Once you swallow your pride, finding and eliminating the root cause of an error is much easier than correcting that same error every time it occurs. Think of this as the rule of compounding data quality.

2. Competing data definitions

Another key barrier to becoming a data-driven company? When departments align on the same metrics but define those metrics differently. One’s “lifetime value” includes the cost of acquisition. The other doesn’t. They’re on the same page, but reading things totally different, and drawing the appropriate — albeit divergent — conclusions.

When departments devise well-intentioned approaches to fixing their data discrepancies but don’t coordinate, it goes something like this. “One department decides they need to modernize and automate their client-oriented processes,” says Redman. “They think through what they want to achieve, re-define their data, and re-design their processes. Cut to another department — they also decide they need to modernize, so they too come up with a new approach for their needs. Pretty soon the company has 27 different approaches to client data.” 

If you don’t have a unified data approach — which typically needs to come from the top down — you can quickly end up worse off from where you started.

3. Expecting new technology to solve the problem on its own

While new tech can be a wonderful tool for getting your data in order, putting your data into a shiny new container won’t magically clean it. “There’s an old saying that goes if you automate a process that makes junk, you just make more junk,” says Redman. “If you want good data, you’ve got to start creating it correctly.” 

Becoming a data-driven company takes more than just cool tech — you also need to put in the work of creating a unified data policy, agreeing on (and defending) your definitions, and periodically cleaning up old errors.

4. Creating a data swamp

Often, when you capture everything, you achieve nothing. As Ross Mason explained in this Syncari webinar, “Too often when people start down the path of unifying their data in a data warehouse or data lake, they dump way too much into one place, hoping to glean future insights out of this store of information. Unfortunately, it ends up creating a data swamp that nobody goes near because it’s too complicated — nobody understands how to get in and get what they need.” 
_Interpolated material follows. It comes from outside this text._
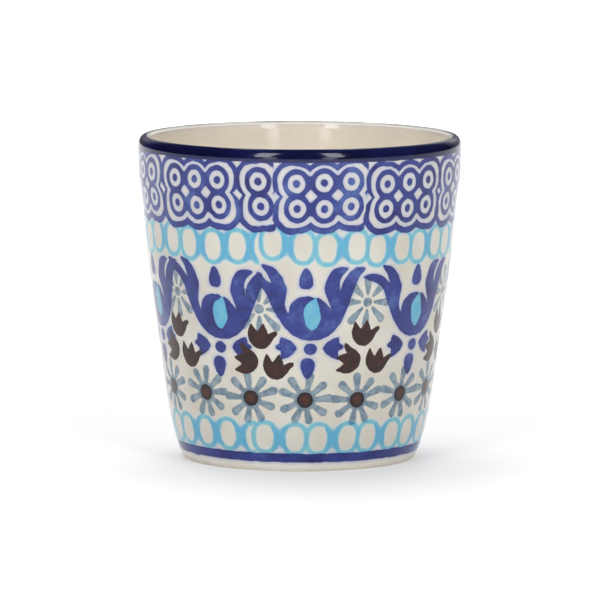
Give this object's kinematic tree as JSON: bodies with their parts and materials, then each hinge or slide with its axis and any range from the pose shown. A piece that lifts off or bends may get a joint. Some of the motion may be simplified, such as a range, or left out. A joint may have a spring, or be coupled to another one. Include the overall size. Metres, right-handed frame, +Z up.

The solution? Break things down into manageable chunks. Narrow the scope of your data warehouse and who’s allowed to interact with it, and even go as far as naming it something specific and publishing a manifesto for what it’s for and why it exists.

eBook: How to Banish Data Chaos

How “data provocateurs” can realize the dream of the data-driven company

But there is hope. Redman is a firm believer in the power of “data provocateurs” to prompt their departments and companies to change. “I define a data provocateur as someone who is the first in their department to address data quality properly,” he says. And a data provocateur can be anyone — they don’t have to hold an advanced degree in data science or even have data in their job description. They just have to recognize that there’s a problem and take the initiative to start coming up with solutions. 

To troubleshoot your data problems, Redman recommends that aspiring data provocateurs try the following: 

  1. Figure out who is using your data.
  2. Find out what they need.
  3. Determine whether you’re delivering or not.
  4. If you’re not delivering, fix your processes. 
  5. Regularly reassess. 

It’s not complicated, but that doesn’t mean that it’s easy. Finding root causes and eliminating them is better for your data health in the long term, but it does require more work upfront. Luckily, data provocateurs don’t have to go it alone.

 “You may not do everything but, at least interrupt the status quo enough to get the company on the right path,” says Redman. What data provocateurs do is prompt the rest of the organization to take a critical look at their data habits and provoke them to change. “To me, these are the real heroes in data quality,” says Redman. 

Often, all it takes is one brave soul to get the ball rolling.